● **Given request**:
Look through the listing below and work out how many of its lines hold the word "rigid". Give only the number.

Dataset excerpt
* * *

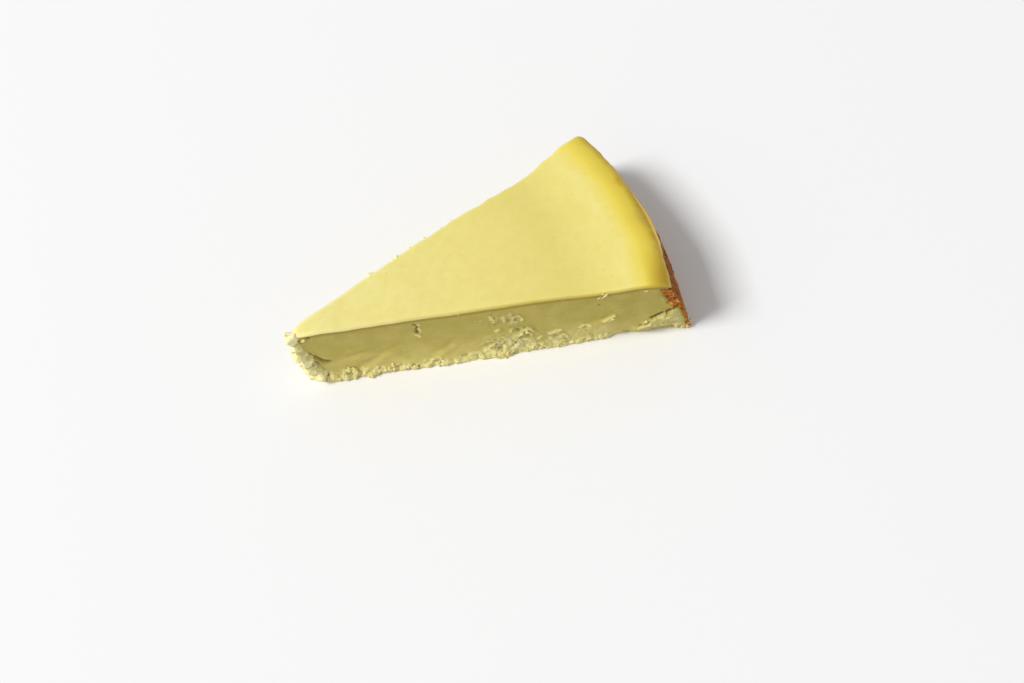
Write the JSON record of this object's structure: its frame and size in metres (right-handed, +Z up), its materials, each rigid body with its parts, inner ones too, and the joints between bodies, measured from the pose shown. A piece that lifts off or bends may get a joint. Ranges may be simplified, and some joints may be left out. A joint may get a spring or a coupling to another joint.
{
  "type": "matcha cheesecake slice",
  "caption": "Wedge of baked matcha cheesecake with a smooth yellow top, browned rim wall, knife-cut sides and a crumbly tip and foot; it lies on its flat base as served.",
  "frame": {"origin": "centre of the bounding box's base, on the flat underside", "axes": "+X runs along the slice from its tip to the browned rim, +Y from the front cut to the back cut, +Z up"},
  "size_m": [0.1292, 0.0724, 0.0279],
  "materials": {
    "baked_matcha_curd": "satin yellow-green baked curd"
  },
  "bodies": {
    "root": {"cheesecake_slice": "baked_matcha_curd"}
  },
  "joints": []
}
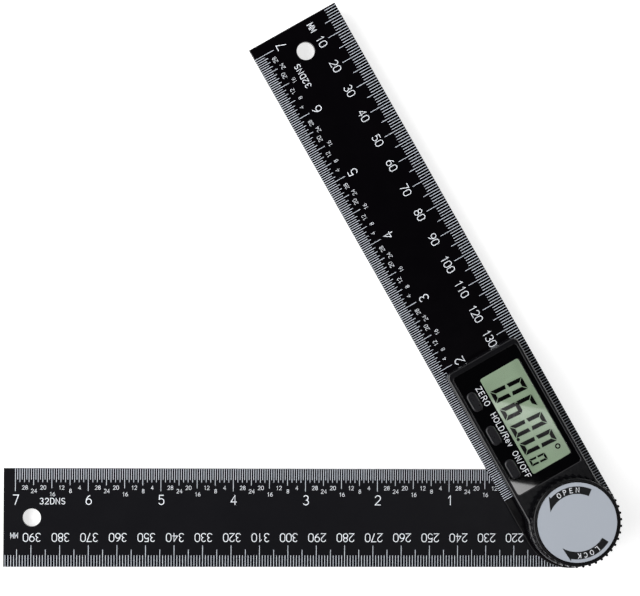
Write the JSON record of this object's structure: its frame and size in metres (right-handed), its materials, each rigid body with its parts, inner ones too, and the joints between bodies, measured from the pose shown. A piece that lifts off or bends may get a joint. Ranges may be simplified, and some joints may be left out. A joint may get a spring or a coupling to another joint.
{
  "type": "digital angle finder",
  "caption": "Digital angle finder ruler: flat arms with millimetre and inch scales turn on a hub, with a display case on the upper arm and a locking knob on the pivot.",
  "frame": {"origin": "on the pivot's axis, at the flat back face of the hub's flange", "axes": "+Z is the way the display faces, -X runs along the lower arm from the pivot to its tip, and +Y lies on the side where the upper arm stands at rest"},
  "size_m": [0.2166, 0.1985, 0.021],
  "materials": {
    "blade_black": "satin black with white print",
    "case_black": "fine spark-eroded texture",
    "lens_black": "polished",
    "lcd_glass": "satin grey-green",
    "key_black": "smooth rubber",
    "knob_black": "satin",
    "label_grey": "fine satin",
    "hub_steel": "turned",
    "screw_steel": "plated",
    "cell_steel": "bright",
    "brass": "turned",
    "nylon_white": "smooth",
    "board_green": "solder mask",
    "chip_black": "moulded epoxy",
    "zebra_pink": "soft"
  },
  "bodies": {
    "lower_arm": {"lower_blade": "blade_black", "pivot_hub": "hub_steel", "hub_screws": "screw_steel", "spacer_washer": "nylon_white", "encoder_rotor": "board_green"},
    "upper_arm": {"upper_blade": "blade_black", "pivot_bush": "brass", "housing": "case_black", "display_lens": "lens_black", "lcd_panel": "lcd_glass", "lcd_holder": "nylon_white", "zebra_strip": "zebra_pink", "main_board": "board_green", "controller_chip": "chip_black", "dome_switches": "screw_steel", "battery_cell": "cell_steel", "positive_contact": "cell_steel", "negative_contact": "cell_steel", "board_screws": "screw_steel", "housing_screws": "screw_steel"},
    "battery_cover": {"battery_cover": "blade_black"},
    "zero_button": {"zero_button": "key_black"},
    "hold_button": {"hold_button": "key_black"},
    "power_button": {"power_button": "key_black"},
    "clamp_washer": {"clamp_washer": "hub_steel"},
    "lock_knob": {"knob_body": "knob_black", "knob_label": "label_grey", "knob_nut": "brass"}
  },
  "joints": [
    {"name": "arm_swing", "type": "hinge", "parent": "lower_arm", "child": "upper_arm", "pos_m": [0, 0, 0.00475], "axis": [0, 0, 1], "continuous": true},
    {"name": "knob_lift", "type": "slide", "parent": "lower_arm", "child": "clamp_washer", "axis": [0, 0, 1], "range_m": [0, 0.0004]},
    {"name": "knob_turn", "type": "hinge", "parent": "clamp_washer", "child": "lock_knob", "pos_m": [0, 0, 0.0175], "axis": [0, 0, 1], "range_deg": [0, 180]},
    {"name": "zero_press", "type": "slide", "parent": "upper_arm", "child": "zero_button", "axis": [0, 0, -1], "range_m": [0, 0.0004], "stiffness_N_per_m": 600},
    {"name": "hold_press", "type": "slide", "parent": "upper_arm", "child": "hold_button", "axis": [0, 0, -1], "range_m": [0, 0.0004], "stiffness_N_per_m": 600},
    {"name": "power_press", "type": "slide", "parent": "upper_arm", "child": "power_button", "axis": [0, 0, -1], "range_m": [0, 0.0004], "stiffness_N_per_m": 600},
    {"name": "cover_turn", "type": "hinge", "parent": "upper_arm", "child": "battery_cover", "pos_m": [-0.0235, 0.0407, 0.0037], "axis": [0, 0, -1], "range_deg": [0, 45]}
  ],
  "couplings": [
    {"joint": "knob_turn", "follows": "knob_lift", "rad_per_m": 7850}
  ]
}
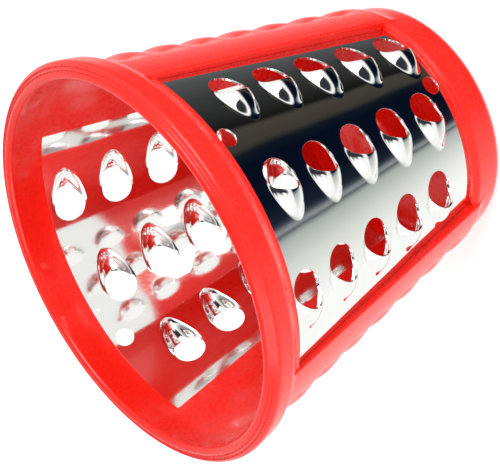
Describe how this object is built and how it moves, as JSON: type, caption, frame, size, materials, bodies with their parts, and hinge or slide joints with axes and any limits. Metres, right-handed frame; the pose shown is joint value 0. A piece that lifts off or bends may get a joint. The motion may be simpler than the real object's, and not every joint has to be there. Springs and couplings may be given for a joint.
{
  "type": "grating drum",
  "caption": "Tapered grating drum of a rotary cheese grater: red plastic frame with a wide open mouth, fluted ribs and a drive socket, holding polished steel panels with raised scoops.",
  "frame": {"origin": "centre of the ring that the drum stands on, at its closed drive end", "axes": "+Z along the drum's own axis, out of the open mouth; the front grating panel faces -Y, the rear one +Y, and the two ribs lie at +X and -X"},
  "size_m": [0.09, 0.09, 0.0829],
  "materials": {
    "red_plastic": "glossy moulded plastic",
    "polished_steel": "mirror-polished stainless steel"
  },
  "bodies": {
    "root": {"mouth_ring": "red_plastic", "rib_right": "red_plastic", "rib_left": "red_plastic", "drive_end": "red_plastic", "drive_hub": "red_plastic", "front_panel": "polished_steel", "rear_panel": "polished_steel"}
  },
  "joints": []
}
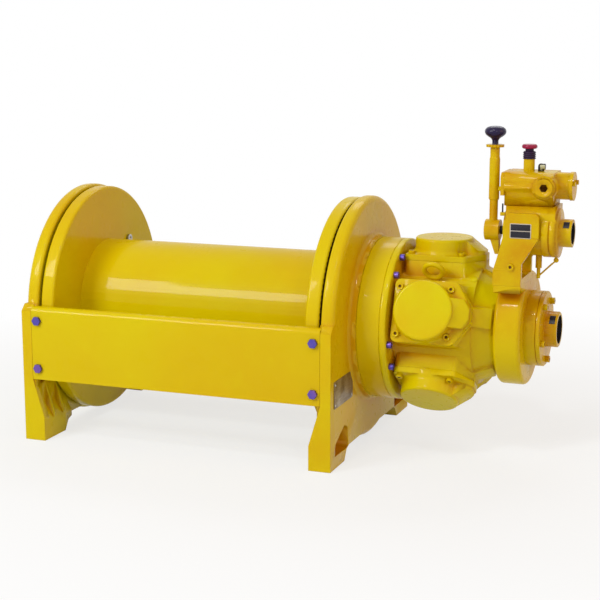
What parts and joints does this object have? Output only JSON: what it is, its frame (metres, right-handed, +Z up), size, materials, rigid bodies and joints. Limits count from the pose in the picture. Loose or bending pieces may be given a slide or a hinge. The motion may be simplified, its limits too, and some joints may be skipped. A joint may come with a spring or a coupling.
{
  "type": "air winch",
  "caption": "Air winch: a flanged rope drum between two cast uprights, driven through planetary gears and a disc brake by a radial piston air motor with a lever throttle valve.",
  "frame": {"origin": "centre of the four deck bolt holes, on the deck", "axes": "+X along the drum axis towards the air motor, +Y to the back, +Z up"},
  "size_m": [1.1102, 0.536, 0.654],
  "materials": {
    "yellow_paint": "gloss",
    "blue_zinc": "satin",
    "machined_steel": "machined",
    "piston_alloy": "machined",
    "bearing_bronze": "machined",
    "grey_iron": "cast",
    "friction_lining": "matt",
    "knob_plastic": "gloss",
    "ribbed_rubber": "satin",
    "red_plastic": "gloss"
  },
  "bodies": {
    "frame": {"upright_outboard": "yellow_paint", "upright_motor": "yellow_paint", "siderail_front": "yellow_paint", "siderail_rear": "yellow_paint", "siderail_bolts": "blue_zinc", "bearing_outer_ring": "machined_steel", "bearing_cover": "yellow_paint", "bearing_cover_bolts": "blue_zinc", "gear_housing": "grey_iron", "ring_gear": "machined_steel", "brake_housing": "yellow_paint", "brake_plate": "machined_steel", "brake_spring": "machined_steel", "motor_housing": "yellow_paint", "motor_bolts": "blue_zinc", "crank_bearings": "bearing_bronze", "cylinder_heads": "yellow_paint", "head_bolts": "yellow_paint", "lifting_eye": "yellow_paint", "exhaust_housing": "yellow_paint", "exhaust_flange": "yellow_paint", "exhaust_bolts": "yellow_paint", "valve_bracket": "yellow_paint", "valve_body": "yellow_paint", "valve_head": "yellow_paint", "valve_end_covers": "yellow_paint", "valve_screws": "blue_zinc", "port_fittings": "yellow_paint", "stop_guard": "yellow_paint", "stop_sleeve": "ribbed_rubber", "drain_cock": "yellow_paint"},
    "drum": {"drum_barrel": "yellow_paint", "drum_flange_outboard": "yellow_paint", "drum_flange_motor": "yellow_paint", "rope_anchor_screw": "machined_steel", "drum_trunnion": "machined_steel", "bearing_inner_ring": "machined_steel", "bearing_balls": "machined_steel", "drum_bush": "bearing_bronze", "planet_carrier": "machined_steel"},
    "planet_1": {"planet_gear_1": "machined_steel"},
    "planet_2": {"planet_gear_2": "machined_steel"},
    "planet_3": {"planet_gear_3": "machined_steel"},
    "crank": {"sun_gear": "machined_steel", "brake_hub": "machined_steel", "brake_discs": "friction_lining", "crankshaft": "machined_steel", "rotary_valve": "machined_steel"},
    "brake_piston": {"brake_piston": "machined_steel"},
    "piston_1": {"piston_1": "piston_alloy"},
    "piston_2": {"piston_2": "piston_alloy"},
    "piston_3": {"piston_3": "piston_alloy"},
    "piston_4": {"piston_4": "piston_alloy"},
    "piston_5": {"piston_5": "piston_alloy"},
    "lever": {"throttle_spool": "machined_steel", "lever_hub": "yellow_paint", "lever_rod": "yellow_paint", "lever_knob": "knob_plastic"},
    "lever_collar": {"lever_collar": "yellow_paint"},
    "stop_button": {"stop_button": "red_plastic"}
  },
  "joints": [
    {"name": "drum_spin", "type": "hinge", "parent": "frame", "child": "drum", "pos_m": [0, 0, 0.257], "axis": [1, 0, 0], "continuous": true},
    {"name": "crank_spin", "type": "hinge", "parent": "frame", "child": "crank", "pos_m": [0, 0, 0.257], "axis": [1, 0, 0], "continuous": true},
    {"name": "planet_1_spin", "type": "hinge", "parent": "drum", "child": "planet_1", "pos_m": [0, 0, 0.317], "axis": [1, 0, 0], "continuous": true},
    {"name": "planet_2_spin", "type": "hinge", "parent": "drum", "child": "planet_2", "pos_m": [0, -0.05196, 0.227], "axis": [1, 0, 0], "continuous": true},
    {"name": "planet_3_spin", "type": "hinge", "parent": "drum", "child": "planet_3", "pos_m": [0, 0.05196, 0.227], "axis": [1, 0, 0], "continuous": true},
    {"name": "brake_release", "type": "slide", "parent": "frame", "child": "brake_piston", "axis": [1, 0, 0], "range_m": [0, 0.0015], "stiffness_N_per_m": 60000, "springref_m": -0.004},
    {"name": "piston_1_slide", "type": "slide", "parent": "frame", "child": "piston_1", "axis": [0, 0, 1], "range_m": [-0.04, 0]},
    {"name": "piston_2_slide", "type": "slide", "parent": "frame", "child": "piston_2", "axis": [0, -0.9511, 0.309], "range_m": [-0.02383, 0.01617]},
    {"name": "piston_3_slide", "type": "slide", "parent": "frame", "child": "piston_3", "axis": [0, -0.5878, -0.809], "range_m": [-0.00293, 0.03707]},
    {"name": "piston_4_slide", "type": "slide", "parent": "frame", "child": "piston_4", "axis": [0, 0.5878, -0.809], "range_m": [-0.00293, 0.03707]},
    {"name": "piston_5_slide", "type": "slide", "parent": "frame", "child": "piston_5", "axis": [0, 0.9511, 0.309], "range_m": [-0.02383, 0.01617]},
    {"name": "throttle_lever", "type": "hinge", "parent": "frame", "child": "lever", "pos_m": [0.592, -0.06, 0.456], "axis": [1, 0, 0], "range_deg": [-30, 30], "stiffness_Nm_per_rad": 4},
    {"name": "collar_lift", "type": "slide", "parent": "lever", "child": "lever_collar", "axis": [0, 0, 1], "range_m": [0, 0.006], "stiffness_N_per_m": 400, "springref_m": -0.004},
    {"name": "stop_press", "type": "slide", "parent": "frame", "child": "stop_button", "axis": [0, 0, 1], "range_m": [-0.005, 0]}
  ],
  "couplings": [
    {"joint": "crank_spin", "follows": "drum_spin", "ratio": 5},
    {"joint": "planet_1_spin", "follows": "drum_spin", "ratio": -2.6667},
    {"joint": "planet_2_spin", "follows": "drum_spin", "ratio": -2.6667},
    {"joint": "planet_3_spin", "follows": "drum_spin", "ratio": -2.6667}
  ]
}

* * *

● **Solved problem**:
3